As we played our round, Dave was able to point out old bunker outlines and even showed me the place now deep in the woods where the tee boxes for the old seventeenth (now eighteenth) hole used to be. Some greens have had their slopes much flattened and many were expanded from their original very small dimensions. In addition, Dave learned a couple of new pieces of information from our perusing of the Donald Ross drawings on the wall of the clubhouse grill. He had already shown me where the tenth hole was when he was playing there. It was a long uphill Par 3 with the tee down below what is now the lower parking lot and the green exactly where the practice green by the pro shop is now located. However, according to the original drawings that was to be a 280 yard Par 4 which actually played semi-blind over the crown of the hill with the tee box almost back to the road and the green up around the tee boxes for the current tenth hole (originally eleventh). The then-eleventh hole was a 406 yard Par 4 instead of a Par 5 with its tees right about where that slight diagonal ridge crosses 100 yards out from the
current tees.
We also "found" a tee box to the left of the (current) sixth hole back tees that could only have been used as a way-back teeing ground for (current) ninth hole. We're talking about an angle from the right of the ninth tee now in use, over the entire length of the pond with the tree down the right side of the hole directly between the tee and green. Of course that big tree on the bank of the pond by the back tees on #9 now wouldn't have been much of a tree if it were there at all.
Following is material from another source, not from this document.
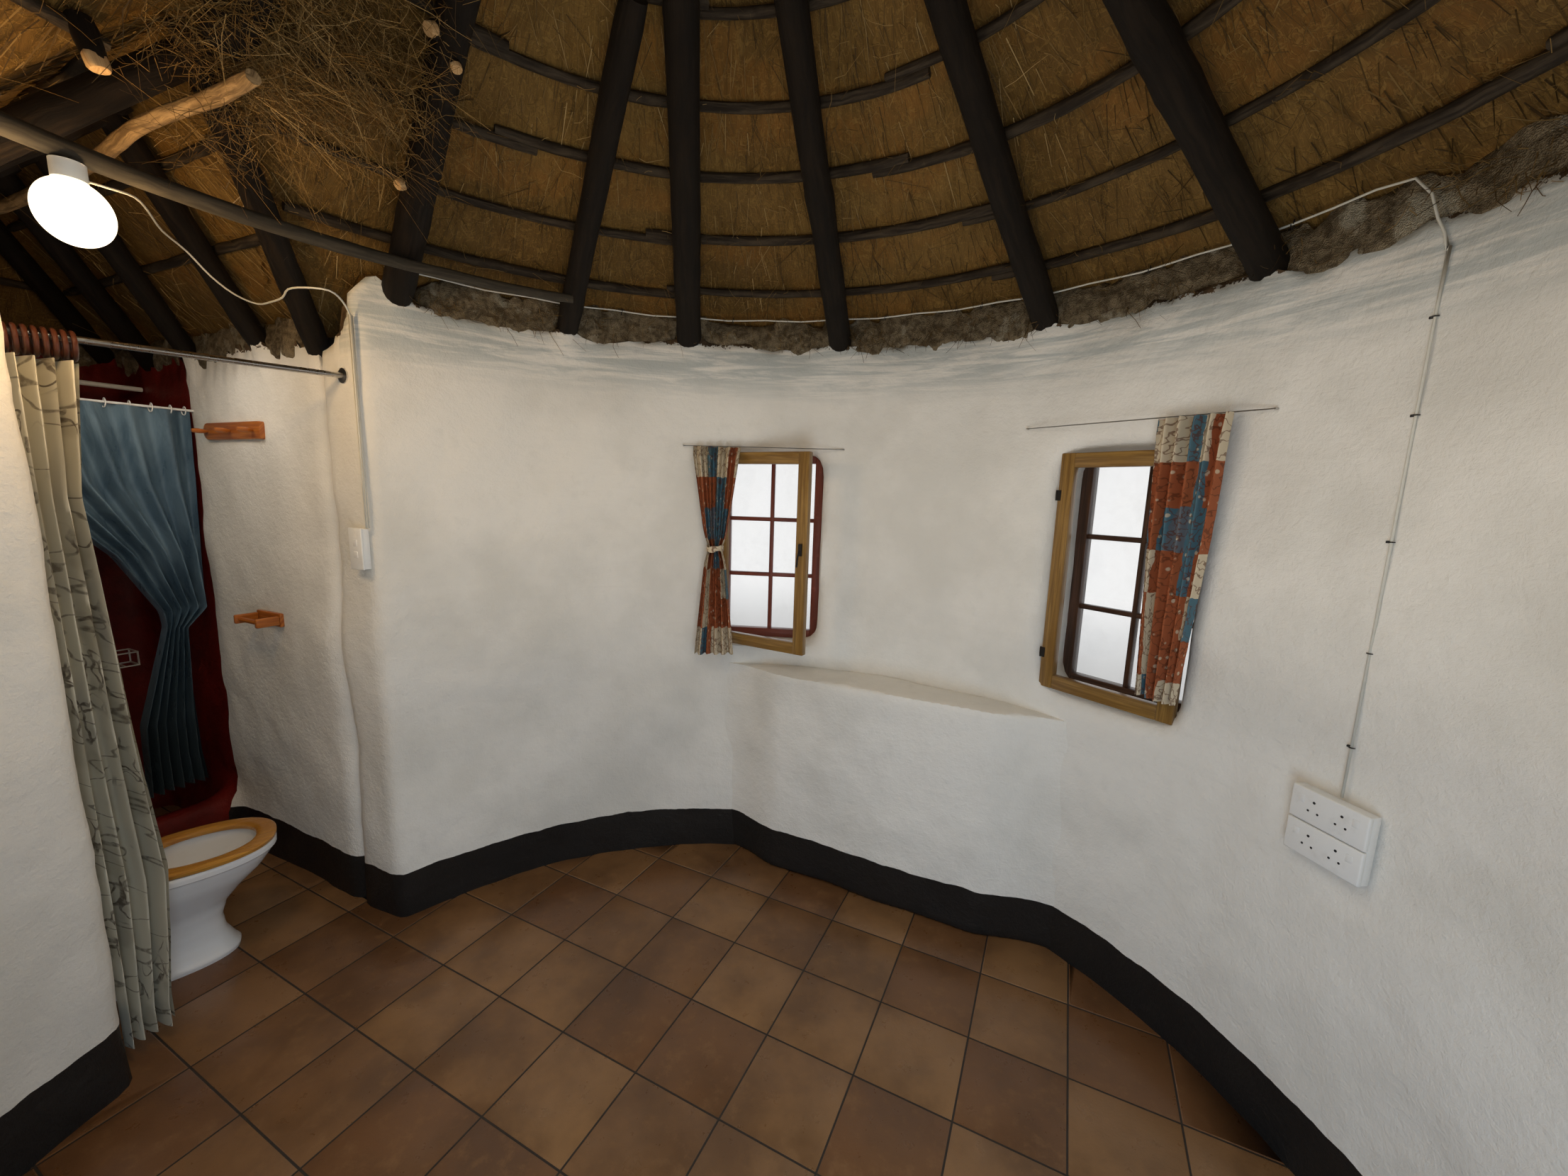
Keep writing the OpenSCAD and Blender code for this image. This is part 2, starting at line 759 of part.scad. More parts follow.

Right now it blocks the use of that back tee (if indeed it was intended for use on that hole at all).
Another feature that was new to Dave were a set of three small "eye candy" bunkers on the tiny postage stamp Par 3 up on the ridge overlooking the town of Granville and much of the course. It was the fifteenth hole but was in play yesterday as a temporary replacement for the current fourteenth whose green is being recontoured. Dave told me the story of his brother's hole-in-one on that hole which happened when another kid "goosed" him during his swing, causing a bladed shot that hit the little speed ramp 20 yards short of the green, kicked onto the green and into the hole. In the original drawings, there were little bunkers in the face of that berm (in fact the berm was probably pushed up with a mule-powered scraper in order as part of constructing the bunkers) and that hole-in-one fluke would not have been possible in the early years of the course. There were also some actual greenside bunkers in play back in 1960 that are no longer extant.
While we're in that area, I'll mention the previous green. That's the short Par 4 reverse-camber dogleg right whose green is set into the side of the ridge atop which the postage stamp hole lies. He showed me the original outline of the green which was narrow but long front to back and SEVERELY!!! sloped. I'm not sure a ball would have stayed at the top of that green even in the 1940's when the greens would have stimped about 3 or 3.5 for normal play. And if it rolled back to the front of the green it would roll into a bunker from which you'd face a shot that might do the same again. And Dave mentioned that they used to once in a great while drive that green because the hillside was hard as a brick and seldom had any sort of lush grass on it. Like a superspeedway banking from which you could carom tee shots and hope they take a lucky bounce on or near the green.
One more minor cool thing and then I'll stop. Most people who've played at Granville know that the current second hole (one of the coolest holes on the course IMO) was originally the ninth, playing back to the clubhouse which was on the hill next to the road. What you might not think about is that made the current third hole (with the creek down the left side) the opening hole. Apparently it was a little nerve wracking hitting ones first shot of the day (remember, no such thing as driving ranges back then although Dave showed me the open grassy area where they hit shag balls) from a tee box just a few steps from the clubhouse porch with all that water staring at you. Fortunately, Dave was 10 years old when he first played there and as we know 10-year-olds haven't learned to be nervous on a golf course yet.
Anyway, we spent more time talking than playing. We hit a few good shots, each of us had a skanky hole or two (although a skanky hole for Dave is a pretty good hole by my standards) and basically it was a beautiful day and a real treat to be shown the course as it is and as it was by someone who has seen Granville Golf Course for more than half its history. BTW, the greens were in marvelous shape and the fairways were if anything too lush with very little roll on drives and no real sense of the role that the course's little humps, hollows and cambering had on shots back in the day. Still, for modern players it was in near perfect condition.
Postscript for Architecture Geeks:
It is my impression that some of the features on the Ross drawings being displayed in the clubhouse were possibly never built. For instance, that 280-yard version of the tenth hole (which looks to me like it would have been a pretty unique and super-fun hole akin to the fifteenth at Palmetto) is not present in any old photographs and Dave never heard it mentioned. Wasn't it normal for Ross to do drawings of his original design and then make changes in the field for budget or construction difficulty reasons? If so, I think the currently extant drawing are a long way from "as built".